Ich arbeite gerade einen Vortrag über TDD aus und möchte hier schon einmal eine erste Version zur Kritik stellen.

Vorbemerkung

Ich spreche hier von einem Werkzeug, nicht von einem Entwicklungsdogma. Dieses Werkzeug hat Vor- und Nachteile und ist in machen Situationen gut zu gebrauchen und in anderen weniger. Mir geht es darum, dieses Werkzeug vorzustellen und seine Anwendung zu zeigen, damit daraufhin dann jeder Entwickler eine bewusste Entscheidung für oder gegen diese Technologie treffen kann.

Test First

Was wohl jeder Entwickler über Test Driven Development weiß, ist dass der Test bereits geschrieben und ausgeführt wird, bevor der zugehörige Produktivcode existiert.

Man schreibt zuerst einen Test, der fehlschlägt, dann schreibt man soviel Produktivcode wie nötig ist, damit der Test grün wird. Dann refaktorisiert man den Code und beginnt mit dem Zyklus erneut.

Entsprechend nennt man diesen Prozess: Red (Test schlägt fehl), Green (Test ist erfolgreich), Refactoring (Programmcode wird umstrukturiert).



Schauen wir uns diese Phasen im Detail an.

Red

Geht man vom klassischen Entwicklungmodell aus, mag es nach Zeitverschwendung aussehen, einen Test zu schreiben, in dem Wissen, dass dieser fehlschlagen wird. Doch dieser Schritt ist wichtig, weil wir damit den Test selbst testen. Wie prüfen damit, ob der Test fähig ist, einen Fehler - z.B. das Nichtvorhandensein einer Funktionalität - zu detektieren, wir also keinen tautologischen Test schreiben.

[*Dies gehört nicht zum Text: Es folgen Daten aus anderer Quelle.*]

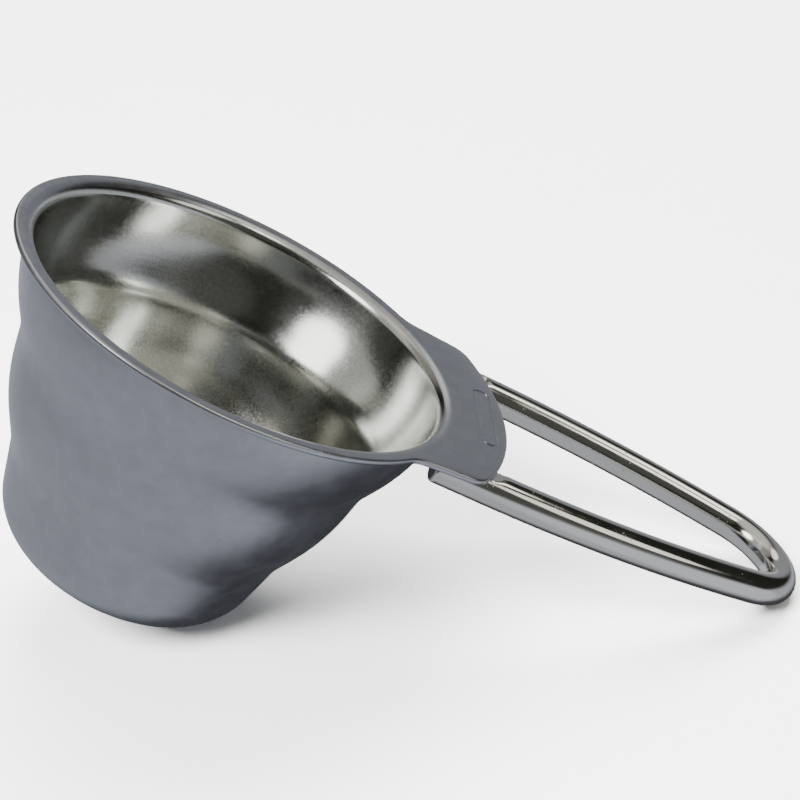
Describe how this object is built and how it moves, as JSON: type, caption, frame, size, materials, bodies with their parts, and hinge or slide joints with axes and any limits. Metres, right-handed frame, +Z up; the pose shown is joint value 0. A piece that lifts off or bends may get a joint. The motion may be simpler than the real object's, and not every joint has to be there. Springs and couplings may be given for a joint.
{
  "type": "measuring scoop",
  "caption": "Stainless steel measuring scoop with a tiered round bowl, a flat rim that runs out into a tab, and a bent wire loop handle welded under the tab.",
  "frame": {"origin": "on the table, under the middle of the scoop as it lies: the bottom centre of its box", "axes": "+Z up as the scoop lies on a table on its base corner and its bow, +X the way the handle points, +Y to the left of that"},
  "size_m": [0.1036, 0.06, 0.0553],
  "materials": {
    "sheet_steel": "satin outside, polished inside",
    "wire_steel": "polished",
    "weld_steel": "as welded, lightly heat tinted"
  },
  "bodies": {
    "root": {"scoop_bowl": "sheet_steel", "wire_handle": "wire_steel", "weld_left": "weld_steel", "weld_right": "weld_steel"}
  },
  "joints": []
}
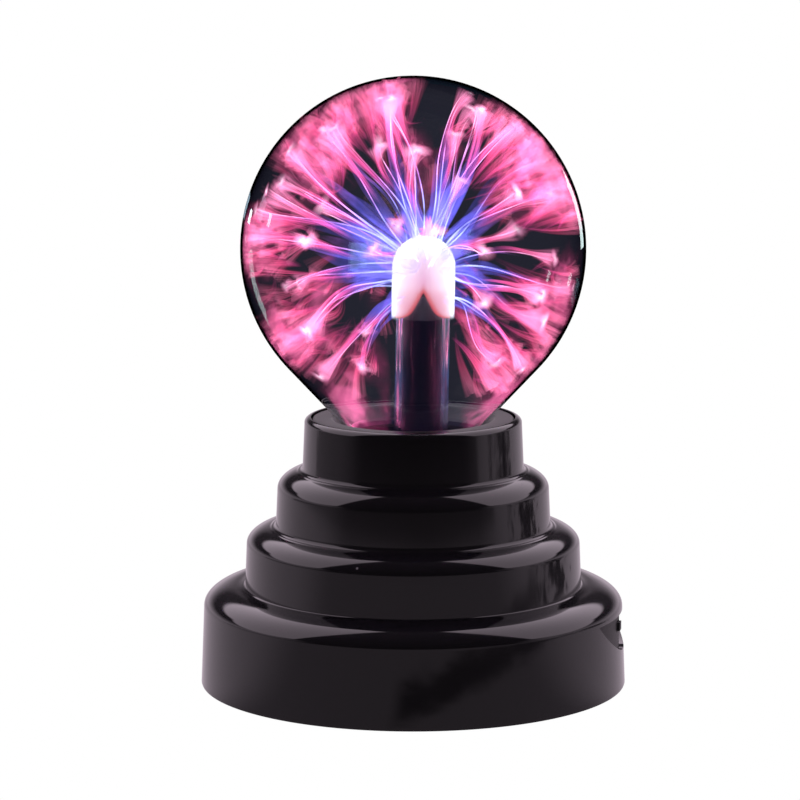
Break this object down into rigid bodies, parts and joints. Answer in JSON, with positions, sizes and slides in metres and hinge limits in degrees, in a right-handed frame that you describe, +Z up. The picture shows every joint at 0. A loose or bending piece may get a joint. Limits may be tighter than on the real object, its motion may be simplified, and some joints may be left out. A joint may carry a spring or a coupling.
{
  "type": "plasma ball",
  "caption": "Plasma ball: a clear glass globe with a glowing electrode and discharge on a stepped round gloss-black base with a battery bay, slide switch and power inlet.",
  "frame": {"origin": "centre of the footprint, on the surface that the rubber feet stand on", "axes": "+Z up along the globe's axis, -Y the front, +X the side with the switch panel and power inlet"},
  "size_m": [0.0996, 0.0996, 0.1427],
  "materials": {
    "clear_glass": "clear blown glass, polished",
    "liner_metal": "bright foil",
    "core_black": "matt carbon black",
    "brass": "bright",
    "silicone_white": "smooth silicone",
    "black_rubber": "matt",
    "ring_black": "satin moulded",
    "gloss_black": "high-gloss moulded",
    "panel_black": "matt moulded",
    "cover_black": "fine texture moulded",
    "screw_steel": "zinc plated",
    "board_green": "solder mask",
    "ferrite": "ground",
    "bobbin_plastic": "moulded",
    "copper": "enamelled wire",
    "moulded_black": "moulded",
    "sink_aluminium": "extruded",
    "film_yellow": "epoxy",
    "can_sleeve": "shrink sleeve",
    "resistor_body": "lacquer",
    "plated_contact": "nickel plated",
    "lead_red": "PVC insulation",
    "lead_grey": "PVC insulation",
    "knob_black": "moulded",
    "cell_jacket": "printed jacket left plain",
    "discharge": "glowing gas"
  },
  "bodies": {
    "base": {"globe_glass": "clear_glass", "stem_tube": "clear_glass", "exhaust_tip": "clear_glass", "electrode_liner": "liner_metal", "electrode_core": "core_black", "hv_ferrule": "brass", "hv_lead": "silicone_white", "globe_cushion": "black_rubber", "retaining_ring": "ring_black", "upper_housing": "gloss_black", "lower_housing": "gloss_black", "side_panel": "panel_black", "base_plate": "cover_black", "rubber_feet": "black_rubber", "base_screws": "screw_steel", "housing_screws": "screw_steel", "circuit_board": "board_green", "board_screws": "screw_steel", "transformer_core": "ferrite", "transformer_bobbin": "bobbin_plastic", "primary_winding": "copper", "hv_winding": "copper", "power_transistor": "moulded_black", "heat_sink": "sink_aluminium", "heat_sink_screw": "screw_steel", "film_capacitor": "film_yellow", "electrolytic_capacitors": "can_sleeve", "resistors": "resistor_body", "diode": "moulded_black", "jack_body": "moulded_black", "jack_pin": "plated_contact", "jack_terminals": "plated_contact", "jack_leads": "lead_red", "switch_case": "screw_steel", "switch_terminals": "plated_contact", "switch_leads": "lead_grey", "battery_cells": "cell_jacket", "battery_springs": "plated_contact", "battery_contacts": "plated_contact", "battery_leads": "lead_red"},
    "switch_slider": {"switch_knob": "knob_black", "switch_wiper": "brass"},
    "battery_door": {"battery_door": "cover_black"}
  },
  "joints": [
    {"name": "switch_slide", "type": "slide", "parent": "base", "child": "switch_slider", "axis": [0.1726, 0.985, 0], "range_m": [0, 0.003]},
    {"name": "battery_door_hinge", "type": "hinge", "parent": "base", "child": "battery_door", "pos_m": [0, -0.02415, 0.0024], "axis": [-1, 0, 0], "range_deg": [0, 90]}
  ]
}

Beim klassischen Vorgehen kann es passieren, dass wir den Test an die bereits umgesetzt Lösung anpassen, so dass der Test dann sofort grün ist. Eigentlich müssten wir dann den Entwickler bitten, bitte einmal einen Fehler einzubauen, um unseren Test zu prüfen. Das machen wir aber nicht. Ich habe selbst schon auf diese Weise tautologischen Tests geschrieben, sei es, weil ich eine Überprüfung vergessen habe, diese vorerst auskommentierte, aber dann vergaß wieder zu aktivieren oder weil ich, wider besseren Wissens das fertige Produkt als Referenz nahm und somit das fehlerhafte Verhalten zum Soll erklärte.

Deswegen bestehe ich inzwischen bei Bugfixes ziemlich intolerant immer auf eine genaue "how to reproduce" Anleitung bzw. möchte den Test immer noch einmal mit der fehlerhaften Version durchführen.

Green

Schlägt der Test fehl, soll soviel Produktivcode geschrieben werden, bis der Test grün wird. Und das soll schnell geschehen. Also nicht: "dann ziehe ich mich Mal zwei Monate zurück und melde mich, wenn ich fertig bin."
Ein Test soll nur kurz - wenige Minuten - rot sein, dann soll der Produktivcode den Test erfüllen.
Das ist der Punkt, an dem dann viele aussteigen und das Konzept für gescheitert betrachten. Die übrig gebliebenen ignorieren diese Regel und implementieren halt einfach länger an einer den Test erfüllenden Lösung.

Beide Wege basieren auf einem Missverständnis über die Bedeutung der Phase Green. Um dieses Missverständnis aufzuklären möchte ich zwei Möglichkeiten vorstellen, wie ein Test schnell grün geschaltet werden kann.

Die erste Möglichkeit ist logisch: Wenn es sich um ein sehr einfaches Problem handelt, welches durch einen trivialen Algorithmus komplett gelöst werden kann, können wir diesen Algorithmus sofort implementieren. Das dürfte in der Praxis eher selten der Fall sein.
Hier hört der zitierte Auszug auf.